09
de setembro de 2013 | N° 17548
ARTIGOS
- Paulo Brossard*
Metástases
Depois
dos episódios gerados pela intemperança bolivariana nas relações com o nosso
país, que, aliás, as vem suportando com insensibilidade córnea, assim como por
sua benquerença em relação à prática agressiva, levou o governo ao silêncio. Se
esta foi a reação na esfera oficial, fora dela não desapareceu o desconforto.
Deste, pode ser apontado programa que teve marcante repercussão dada a
qualificação de seus participantes. Trata-se do programa Painel, semanalmente
produzido sob a direção de William Waack, profissional de larga experiência.
A
ideia central não poderia ser mais objetiva acerca do que aconteceu com o
Itamaraty e a política externa do Brasil nos últimos anos. Da conversação
participavam o embaixador Rubens Antônio Barbosa, que encerrou sua atuação
diplomática à frente das duas mais importantes embaixadas, em Londres e em
Washington, o professor Marco Antônio Villa e o cientista Guilherme Casarões.
O
embaixador começou dizendo que não ocorrera mudança na política geral, que
continuava voltada aos mesmos objetivos, mas que ocorreram certas preferências
antes inexistentes, de inspiração ideológica e, o que é mais, por vezes
contrárias aos interesses brasileiros, o que é muito grave; exemplificou com o
procedimento dado ao Paraguai, quando por muitas razões merece um tratamento
especial, fatores antigos e atuais como os milhões de brasileiros que lá vivem
e trabalham, a necessária energia elétrica gerada em Itaipu, e assim por
diante;
no
entanto, o Brasil contribuiu para a suspensão paraguaia do Mercosul, sem uma
justificativa e contra os interesses do Brasil; não é tudo, a Bolívia tem feito
poucas e boas em desfavor do Brasil e, não obstante, não lhe cessam as blandícias
por parte do nosso governo, lembrou a brutal expulsão da Petrobras e suas
instalações, a revogação do acordo de fornecimento de gás e o consequente
agravamento do preço a níveis quase insuportáveis, o incidente em avião do
Ministério da Defesa revistado arbitrariamente, o afastamento de três
embaixadores de postos importantes em solidariedade à Bolívia, em razão da
revista em avião de Evo na Europa, e, por fim, a recusa de salvo-conduto ao
senador boliviano asilado pelo Brasil, descumprindo cláusula expressa na
disciplina internacional do asilo e que veio a motivar o desencontro atual.
Isto sem falar na reiterada submissão à Argentina, como agora está ocorrendo
novamente.
E,
para encerrar, o sumaríssimo afastamento do embaixador a quem fora confiada a chefia
do Itamaraty, em horas, coisa jamais vista, sem precedente.
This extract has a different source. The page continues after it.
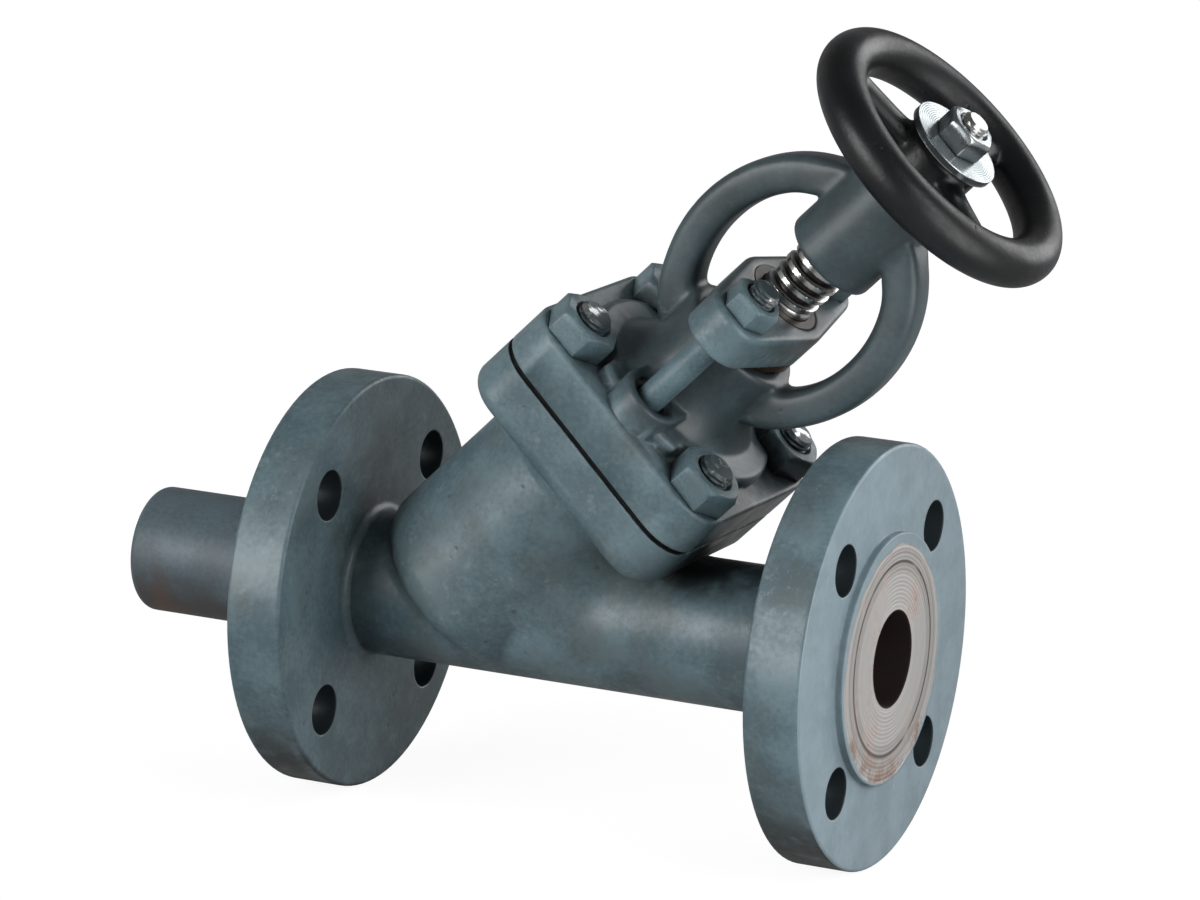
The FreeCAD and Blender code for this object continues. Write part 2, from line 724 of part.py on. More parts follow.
def gland_flange():
    """The oval flange that presses the follower down, with a round lobe about each stud."""
    waist_r = sleeve_r + gland_side_wall
    lobe_r = gland_stud_r + gland_lobe_wall
    lean = math.asin((waist_r - lobe_r) / gland_stud_offset)

    def on_circle(radius, depth, turn):
        return Vector(radius * math.cos(turn), depth + radius * math.sin(turn), gland_base)

    half_turn = math.pi
    far_right = on_circle(lobe_r, gland_stud_offset, lean)
    far_tip = on_circle(lobe_r, gland_stud_offset, half_turn / 2)
    far_left = on_circle(lobe_r, gland_stud_offset, half_turn - lean)
    waist_far_left = on_circle(waist_r, 0, half_turn - lean)
    waist_left = on_circle(waist_r, 0, half_turn)
    waist_near_left = on_circle(waist_r, 0, half_turn + lean)
    near_left = on_circle(lobe_r, -gland_stud_offset, half_turn + lean)
    near_tip = on_circle(lobe_r, -gland_stud_offset, -half_turn / 2)
    near_right = on_circle(lobe_r, -gland_stud_offset, -lean)
    waist_near_right = on_circle(waist_r, 0, -lean)
    waist_right = on_circle(waist_r, 0, 0)
    waist_far_right = on_circle(waist_r, 0, lean)
    outline = Part.Wire([Part.Arc(far_right, far_tip, far_left).toShape(),
                         Part.makeLine(far_left, waist_far_left),
                         Part.Arc(waist_far_left, waist_left, waist_near_left).toShape(),
                         Part.makeLine(waist_near_left, near_left),
                         Part.Arc(near_left, near_tip, near_right).toShape(),
                         Part.makeLine(near_right, waist_near_right),
                         Part.Arc(waist_near_right, waist_right, waist_far_right).toShape(),
                         Part.makeLine(waist_far_right, far_right)])
    plate = Part.Face(outline).extrude(Vector(0, 0, gland_thickness))
    plate = rounded_top(plate, gland_top, gland_edge)
    holes = [post(sleeve_r, gland_base, gland_top)]
    for depth in (-gland_stud_offset, gland_stud_offset):
        holes.append(post(gland_stud_r + stud_hole_clearance, gland_base, gland_top, 0, depth))
    return tilt(plate.cut(holes))


def gland_studs():
    """The two studs of the gland, screwed into the bonnet's lugs."""
    studs = []
    for depth in (-gland_stud_offset, gland_stud_offset):
        studs.append(tilt(chamfered_post(gland_stud_r, gland_stud_base, gland_stud_end, gland_stud_chamfer,
                                         0, depth)))
    return Part.makeCompound(studs)


def gland_nut(side):
    """A gland nut, free to turn on its stud. side is -1 at the front and 1 at the back."""
    return tilt(hex_nut(gland_nut_across_flats, gland_nut_height, gland_stud_r + running_clearance,
                        gland_top, 0, side * gland_stud_offset))


def yoke_bush():
    """The threaded bush in the yoke's boss, which the stem screws through."""
    collar_r = bush_r + bush_collar_width
    inside = stem_r + running_clearance
    return tilt(lathe([(inside, hub_base), (bush_r, hub_base), (bush_r, hub_top), (collar_r, hub_top),
                       (collar_r, yoke_bush_top), (inside, yoke_bush_top)]))


def yoke_bush_screw():
    """The set screw of the yoke bush."""
    return tilt(grub_screw_upright())


def spoke(number):
    """One spoke: an oval bar from the hub into the rim, narrower at the rim."""
    hub_middle = (wheel_base + wheel_top) / 2
    foot_height = hub_middle + (rim_height - hub_middle) / 3
    foot = wheel_square / 2 + wheel_hub_wall
    sections = []
    for reach, height, size in ((foot, foot_height, 1.0), (rim_mid_d / 2, rim_height, spoke_taper)):
        centre = Vector(reach, 0, height)
        wide = centre + Vector(0, spoke_width * size / 2, 0)
        thick = centre + Vector(0, 0, spoke_thickness * size / 2)
        sections.append(Part.Wire([Part.Ellipse(wide, thick, centre).toShape()]))
    bar = Part.makeLoft(sections, True)
    bar.rotate(Vector(0, 0, 0), Vector(0, 0, 1), spoke_angle + 360.0 / spoke_count * number)
    return bar


def handwheel():
    """The handwheel: a round rim, three spokes and a hub with a square hole."""
    rim = Part.makeTorus(rim_mid_d / 2, rim_section_d / 2, Vector(0, 0, rim_height))
    hub = lathe([(0, wheel_base), (wheel_hub_r, wheel_base, wheel_hub_edge),
                 (wheel_hub_r, wheel_top, wheel_hub_edge), (0, wheel_top)])
    wheel = hub.fuse([rim] + [spoke(number) for number in range(spoke_count)])
    side = wheel_square + 2 * square_clearance
    hole = Part.makeBox(side, side, wheel_hub_height, Vector(-side / 2, -side / 2, wheel_base))
    hole.rotate(Vector(0, 0, 0), Vector(0, 0, 1), spoke_angle)
    return tilt(wheel.cut(hole))


def wheel_washer():
    """The plain washer on the wheel's hub."""
    return tilt(tube(wheel_washer_d / 2, wheel_thread_r + stud_hole_clearance, wheel_top, washer_top))


def wheel_nut():
    """The nut that holds the wheel on the stem."""
    return tilt(hex_nut(wheel_nut_across_flats, wheel_nut_height, wheel_thread_r, washer_top))


pieces = {
    "valve_body": valve_body(),
    "inlet_spigot": inlet_spigot(),
    "seat_ring": seat_ring(),
    "disc": disc(),
    "disc_nut": disc_nut(),
    "disc_lock_pin": disc_lock_pin(),
    "thrust_pad": thrust_pad(),
    "stem": stem(),
    "back_seat_bush": back_seat_bush(),
    "bonnet_gasket": bonnet_gasket(),
    "bonnet_studs": bonnet_studs(),
    "bonnet_nuts": bonnet_nuts(),
    "bonnet": bonnet(),
    "packing_base_ring": packing_base_ring(),
    "packing_rings": packing_rings(),
    "gland_follower": gland_follower(),
    "gland_flange": gland_flange(),
    "gland_studs": gland_studs(),
    "gland_nut_front": gland_nut(-1),
    "gland_nut_back": gland_nut(1),
    "yoke_bush": yoke_bush(),
    "yoke_bush_screw": yoke_bush_screw(),
    "handwheel": handwheel(),
    "wheel_washer": wheel_washer(),
    "wheel_nut": wheel_nut(),
}

os.makedirs("parts", exist_ok=True)
for name, shape in pieces.items():
    box = shape.BoundBox
    print(name, len(shape.Solids), "solids, valid:", shape.isValid(), "volume %.0f" % shape.Volume,
          "x %.1f to %.1f, y %.1f to %.1f, z %.1f to %.1f"
          % (box.XMin, box.XMax, box.YMin, box.YMax, box.ZMin, box.ZMax))
    shape.exportStep("parts/" + name + ".step")
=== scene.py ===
# %% [markdown]
# # Boiler discharge valve
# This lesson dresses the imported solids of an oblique, flanged valve. The solids give every
# place and size. What a solid leaves out is made here: threads, softened castings, rounded
# nuts, paint, bare machined steel, grease and dust. Shapes are worked out in millimetres and
# turned into metres once, when the points become a mesh. Materials are in metres, as Blender is.

# %% Load the frame
import bmesh
import bpy
import numpy as np
from mathutils import Matrix, Vector


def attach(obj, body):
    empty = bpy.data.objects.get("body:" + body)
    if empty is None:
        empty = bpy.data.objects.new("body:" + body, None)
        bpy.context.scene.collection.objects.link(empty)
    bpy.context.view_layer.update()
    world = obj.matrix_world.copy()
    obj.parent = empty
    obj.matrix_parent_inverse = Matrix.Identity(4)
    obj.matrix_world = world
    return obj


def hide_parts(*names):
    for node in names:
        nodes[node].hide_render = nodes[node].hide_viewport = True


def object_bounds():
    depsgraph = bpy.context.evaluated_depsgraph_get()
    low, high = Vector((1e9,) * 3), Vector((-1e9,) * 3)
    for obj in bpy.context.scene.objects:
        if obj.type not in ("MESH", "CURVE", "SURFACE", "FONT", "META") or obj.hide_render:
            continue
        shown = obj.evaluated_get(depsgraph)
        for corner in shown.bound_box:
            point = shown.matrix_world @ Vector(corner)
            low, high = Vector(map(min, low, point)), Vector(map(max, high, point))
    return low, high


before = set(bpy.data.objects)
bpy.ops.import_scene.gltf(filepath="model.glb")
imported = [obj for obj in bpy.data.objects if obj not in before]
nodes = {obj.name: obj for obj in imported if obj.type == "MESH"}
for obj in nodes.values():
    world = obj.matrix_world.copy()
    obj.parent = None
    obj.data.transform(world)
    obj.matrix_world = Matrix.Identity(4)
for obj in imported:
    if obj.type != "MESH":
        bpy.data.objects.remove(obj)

scene = bpy.context.scene
cad_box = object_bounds()
print("solids:", len(nodes), "box in mm:", *([round(1000 * v) for v in end] for end in cad_box))

# %% [markdown]
# The stem leans 45 degrees from upright towards the outlet, and the bonnet, yoke, gland and
# wheel all sit square on it. Working in a frame that leans with the stem keeps each formula
# short: across the stem, in depth, and along it.

# %% The stem's own frame
LEAN = np.sqrt(0.5)
STEM_FOOT = np.array([43.0, 0.0, 0.0])
ACROSS = np.array([LEAN, 0.0, -LEAN])
DEPTH = np.array([0.0, 1.0, 0.0])
ALONG = np.array([LEAN, 0.0, LEAN])
STEM_AXES = np.stack([ACROSS, DEPTH, ALONG])


def off_stem(points):
    """Carries points from the stem's frame (across, depth, along) to the part's frame.

    A point is the stem's foot plus each coordinate times its axis."""
    return STEM_FOOT + points @ STEM_AXES


def onto_stem(points):
    """The way back: the part's frame to the stem's frame."""
    return (points - STEM_FOOT) @ STEM_AXES.T


def points_of(mesh):
    """The places of a mesh's points, in millimetres."""
    flat = np.empty(len(mesh.vertices) * 3)
    mesh.vertices.foreach_get("co", flat)
    return flat.reshape(-1, 3) * 1000


def place_points(mesh, points):
    """Puts the points of a mesh at places in millimetres."""
    mesh.vertices.foreach_set("co", (points / 1000).ravel())
    mesh.update()


def stem_span(name):
    """Lowest and highest height of a node along the stem."""
    heights = onto_stem(points_of(nodes[name].data))[:, 2]
    return heights.min(), heights.max()


for name in ("bonnet", "gland_flange", "yoke_bush", "handwheel", "wheel_washer", "wheel_nut", "stem"):
    print(name, "from %.1f to %.1f mm along the stem" % stem_span(name))

# %% [markdown]
# The camera was fitted to the outlines in the photograph. It stands to the front and right,
# a little above the pipe, far away behind a long lens, so that the flanges look almost the
# same size.

# %% Camera
AZIMUTH, ELEVATION, ROLL = np.radians([25.14, 12.65, 2.04])
DISTANCE, SIDEWAYS, UPWARDS = 1523.71, -37.33, -40.64
SENSOR, FRAME_PIXELS, FOCAL_PIXELS = 36.0, 1200.0, 5545.60
right = np.array([np.cos(AZIMUTH), np.sin(AZIMUTH), 0.0])
toward = np.array([np.sin(AZIMUTH) * np.cos(ELEVATION), -np.cos(AZIMUTH) * np.cos(ELEVATION),
                   np.sin(ELEVATION)])
up = np.cross(toward, right)
place = DISTANCE * toward - SIDEWAYS * right - UPWARDS * up + STEM_FOOT
rolled_right = np.cos(ROLL) * right + np.sin(ROLL) * up
rolled_up = np.cos(ROLL) * up - np.sin(ROLL) * right
camera = bpy.data.objects.new("camera", bpy.data.cameras.new("camera"))
camera.data.sensor_width = SENSOR
camera.data.lens = SENSOR * FOCAL_PIXELS / FRAME_PIXELS
camera.data.clip_end = 20.0
camera.matrix_world = Matrix([[rolled_right[i], rolled_up[i], toward[i], place[i] / 1000] for i in range(3)]
                             + [[0, 0, 0, 1]])
scene.collection.objects.link(camera)
scene.camera = camera
scene.view_settings.view_transform = "Standard"
print("camera at", [round(v) for v in place], "mm, lens %.1f mm" % camera.data.lens)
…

Teria sido a
derradeira mesura de homenagem ao governante boliviano. Tudo era consequência
de uma novidade inserida na estrutura da instituição, quebrando mais de século
de observância, a política externa é nacional, e não partidária. Por uma
espécie de metástase que se propaga, a deformação tem se ampliado a outros
setores, como a Petrobras e o Banco do Brasil, e de outros de maior expressão
transformados em sucursal de um partido.
Para
encerrar, recorro a que disse o professor Marco Antônio Villa, o Itamaraty foi
atingido como instituição e parece não saber o que quer.